Bending of a Symmetric Wedge by a Uniformly Distributed Load Applied to the Surface of One of the Faces of the Wedge (Levi Problem)
Objective: Determination of the stress state of a symmetric wedge of unit thickness in polar coordinates subjected to bending by a uniformly distributed load applied to the surface of one of the faces of the wedge.
Initial data file: 4_24.spr
Problem formulation: The uniformly distributed load q acting in the plane of the wedge along the Ox2 axis is applied to the surface of one of the faces of the wedge of unit thickness. Determine the stress tensor components in polar coordinates σrr, σθθ, σrθ at a radial distance r = 5.0 m from the vertex of the wedge.

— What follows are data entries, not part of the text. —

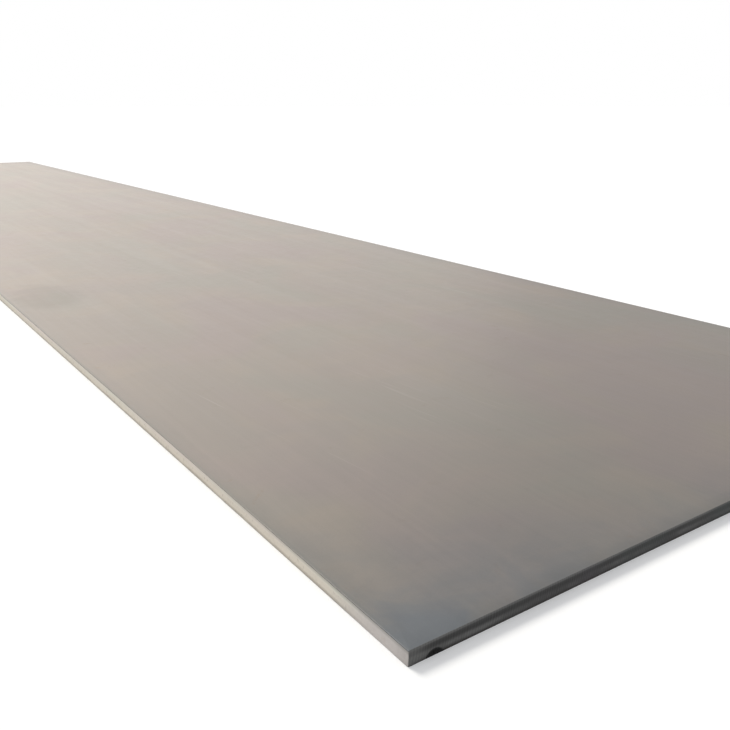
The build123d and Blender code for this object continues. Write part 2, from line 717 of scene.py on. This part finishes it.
@dataclass(frozen=True)
class EdgeRelief:
    """Geometry Nodes tree that works the edges and the upper face: strokes, tears, drag lines and waves."""

    stroke_pitch: float = 1.35
    stroke_step: float = 0.5 * MM
    joint_reach: float = 0.012
    joint_share: float = 0.6
    break_depth: float = 0.8 * MM
    tears_per_metre: float = 75.0
    lines: DragLines = DragLines()
    drag_depth: float = 0.35 * MM
    wave_height: float = 1.2 * MM
    waves_per_metre: float = 0.7
    seed: int = 11
    seed_shift: float = 3.7
    outward: str = "outward"
    zone: str = "zone"

    def sizes(self, thickness: float) -> dict[str, float]:
        """Returns the tree's named inputs and their values, for a plate of this thickness."""
        return {
            "Stroke Pitch": self.stroke_pitch,
            "Stroke Step": self.stroke_step,
            "Break Depth": self.break_depth,
            "Drag Pitch": self.lines.pitch,
            "Drag Depth": self.drag_depth,
            "Drag Lag": self.lines.lag,
            "Wave Height": self.wave_height,
            "Thickness": thickness,
            "Seed": self.seed,
        }

    def group(self, sizes: dict[str, float],
              materials: Sequence[Material]) -> tuple[NodeTree, dict[str, str]]:
        """Builds the tree.

        Args:
            sizes: its named inputs.
            materials: the plate's materials, in the order of the zones.

        Returns:
            The group, which moves the points of a mesh that holds the attributes named in outward,
            zone and Worked, and gives its zones their materials. With it, its inputs' identifiers.
        """
        made = bpy.data.node_groups.new("plate_relief", "GeometryNodeTree")
        made.interface.new_socket(name="Geometry", in_out="INPUT", socket_type="NodeSocketGeometry")
        made.interface.new_socket(name="Geometry", in_out="OUTPUT", socket_type="NodeSocketGeometry")
        identifiers = {}
        for name, value in sizes.items():
            kind = "NodeSocketInt" if isinstance(value, int) else "NodeSocketFloat"
            socket = made.interface.new_socket(name=name, in_out="INPUT", socket_type=kind)
            identifiers[name] = socket.identifier

        tree = Tree(made)
        given = tree.node("NodeGroupInput")
        moved = tree.node(
            "GeometryNodeSetPosition", geometry=given.outputs["Geometry"],
            offset=self._offset(tree, {s.name: Term(tree, s) for s in given.outputs if s.name}),
        )
        dressed = tree.node("GeometryNodeRealizeInstances", geometry=moved.outputs["Geometry"])
        zone = tree.attribute(self.zone, "INT")
        for number, material in enumerate(materials):
            dressed = tree.node(
                "GeometryNodeSetMaterial", geometry=dressed.outputs["Geometry"],
                selection=tree.math("COMPARE", zone, float(number), 0.5), material=material,
            )
        tree.node("NodeGroupOutput", geometry=dressed.outputs["Geometry"])
        return made, identifiers

    def _offset(self, tree: Tree, size: dict[str, Term]) -> NodeSocket:
        """Works out how a point of the plate moves.

        Args:
            tree: the tree.
            size: its named inputs.

        Returns:
            The move, which goes inwards everywhere.
        """
        x, y, z = tree.parts(tree.term("GeometryNodeInputPosition"))
        shift = size["Seed"] * self.seed_shift
        torn, flamed, faced = (tree.attribute(kind.value, "FLOAT") for kind in Worked)

        stroke = y / size["Stroke Pitch"]
        step = tree.noise(tree.vector(stroke.floor() * 5.3 + shift, x * 3.0, 0.0), 1.0, 0.0)
        share = stroke.fract()
        joint = share.bump_at(0.0, self.joint_reach) + share.bump_at(1.0, self.joint_reach)
        strokes = size["Stroke Step"] * (step + joint * self.joint_share)
        tears = tree.noise(tree.vector(y + shift, x, z * 1.6), self.tears_per_metre, 3.0, 0.6)
        side_loss = torn * size["Break Depth"] * tears.rise(0.3, 0.75)

        cut = replace(self.lines, pitch=size["Drag Pitch"], lag=size["Drag Lag"])
        lines, wander = cut.drawn(tree, x, y, 1.0 - z / size["Thickness"], shift)
        end_loss = flamed * size["Drag Depth"] * (lines * 0.7 + 0.3 * wander)

        waves = tree.noise(tree.vector(x * 0.8 + shift, y, 0.0), self.waves_per_metre, 2.0, 0.4)
        face_loss = faced * size["Wave Height"] * waves.rise(0.25, 0.75)

        loss = side_loss + end_loss + face_loss + strokes * torn * 0.5
        return tree.scaled(tree.attribute(self.outward, "FLOAT_VECTOR"), loss * -1.0)

    def worked(self, plate: Object, thickness: float, materials: Sequence[Material]) -> Mesh:
        """Works a plate's mesh.

        Args:
            plate: the plate's object, whose mesh isn't worked yet.
            thickness: its thickness.
            materials: its materials, in the order of the zones.

        Returns:
            The result as a plain mesh without the tree's attributes. The modifier is gone again.
        """
        sizes = self.sizes(thickness)
        modifier = plate.modifiers.new("relief", "NODES")
        modifier.node_group, identifiers = self.group(sizes, materials)
        for name, value in sizes.items():
            modifier[identifiers[name]] = value
        graph = bpy.context.evaluated_depsgraph_get()
        mesh = bpy.data.meshes.new_from_object(plate.evaluated_get(graph), depsgraph=graph)
        plate.modifiers.remove(modifier)
        for name in (self.outward, self.zone, *(kind.value for kind in Worked)):
            left = mesh.attributes.get(name)
            if left is not None:
                mesh.attributes.remove(left)
        return mesh


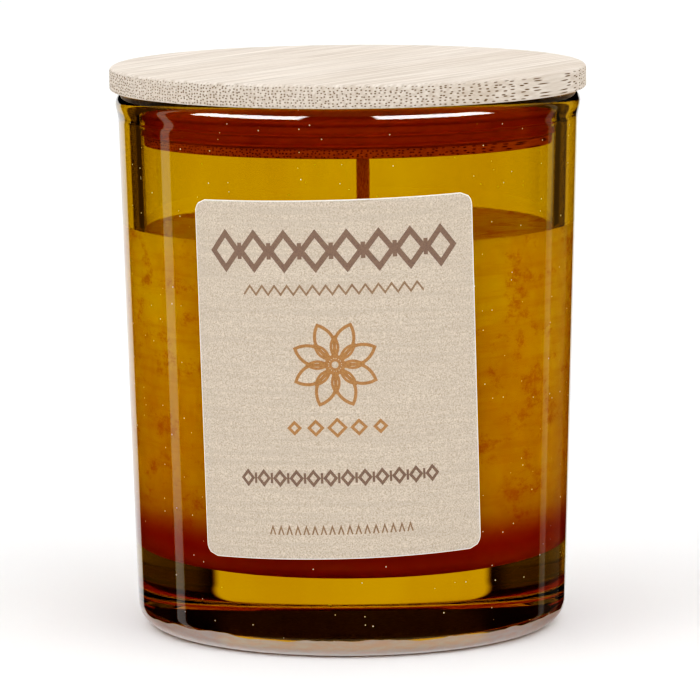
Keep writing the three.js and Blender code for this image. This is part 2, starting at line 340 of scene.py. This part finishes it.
def bamboo(name, strip_shift, painted_shade=None, shade_top=0.0):
    """Laid-up bamboo strips: bundles of fibre show as dots where they end, streaks where they run.

    The strips start strip_shift of a strip off the middle. The last two arguments give a painted
    shade, darker and redder, and the height that it reaches up to."""
    g = Graph(name)
    along = g.scaled(g.place(), (1, 1, 1), rotation=(0, 0, math.radians(GRAIN_TURN - 90)))
    u, v, w = g.split(along)[0:3]  # along the grain, across it, up
    facing = g.math("ABSOLUTE", g.slope())

    def by_side(on_edge, on_face):
        return g.ramp(facing, 0.35, 0.85, on_edge, on_face)

    strip = g.math("FLOOR", g.math("ADD", g.math("DIVIDE", v, STRIP_WIDTH), strip_shift))
    chance = g.add("TexWhiteNoise", {"W": strip}, noise_dimensions="1D")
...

References: S.P. Demidov, Theory of Elasticity. — Moscow: High school, 1979.
Initial data:
| E = 3.0·107 kPa | - elastic modulus; |
| μ = 0.2 | - Poisson’s ratio; |
| h = 1.0 m | - thickness of the wedge; |
| α = 30º | - apex angle of the wedge; |
| R = 15.0 m | - radius of the fixed end of the wedge; |
| q = 10.0 kN/m | - uniformly distributed load bending the wedge. |
Finite element model: Design model – general type system, wedge elements – 290 eight-node elements of type 50 and 10 six-node elements of type 45. The spacing of the finite element mesh in the radial direction is 0.5 m, and in the tangential direction is 3º. The direction of the output of internal forces is radial tangential. Since there are no forces distributed according to the law of the analytical solution at the fixed end of the wedge, in order to obtain an exact solution at the radial distance r = 5.0 m from the action of the uniformly distributed load q the radial distance to the fixed end is taken as R = 15.0 ΠΌ. Number of nodes in the design model – 961.
Results in SCAD
Design model
Values of stresses σrr (kN/m2) under the action of the uniformly distributed load q
Values of stresses σθθ (kN/m2) under the action of the uniformly distributed load q
Values of stresses σrθ (kN/m2) under the action of the uniformly distributed load q
Comparison of solutions:
Stress tensor components at a radial distance r = 5.0 m from the vertex of the wedge under the uniformly distributed load q.
|
Angle θ |
Stresses σrr (kN/m2) |
Stresses σθθ (kN/m2) |
Stresses σrθ (kN/m2) |
|||
|---|---|---|---|---|---|---|
|
Theory |
SCAD |
Theory |
SCAD |
Theory |
SCAD |
|
|
0º |
97.4110 |
97.3548 |
-10.0000 |
-9.9243 |
0.0000 |
-2.7111 |
|
15º |
-5.0000 |
-5.0011 |
-5.0000 |
-5.0000 |
-14.3903 |
-14.2629 |
|
30º |
-107.4110 |
-107.3501 |
0.0000 |
-0.0757 |
0.0000 |
-2.7108 |
Notes: In the analytical solution the stresses σrr, σθθ, σrθ in the body of the wedge subjected to the uniformly distributed load q are determined according to the following formulas (S.P. Demidov, Theory of Elasticity. — Moscow: High school, 1979, p. 276):
\[ \sigma_{rr} =\frac{q}{2\cdot K}\cdot \left[ {2\cdot \alpha -2\cdot \theta -\left( {1-\cos \left( {2\cdot \theta } \right)} \right)\cdot tg\alpha -\sin \left( {2\cdot \theta } \right)} \right]; \] \[ \sigma_{\theta \theta } =\frac{q}{2\cdot K}\cdot \left[ {2\cdot \alpha -2\cdot \theta -\left( {1+\cos \left( {2\cdot \theta } \right)} \right)\cdot tg\alpha +\sin \left( {2\cdot \theta } \right)} \right] \] \[\sigma_{r\theta } =\frac{q}{2\cdot K}\cdot \left[ {1-tg\alpha \cdot \sin \left( {2\cdot \theta } \right)-\cos \left( {2\cdot \theta } \right)} \right], \quad where: \] \[ K=tg\alpha -\alpha . \]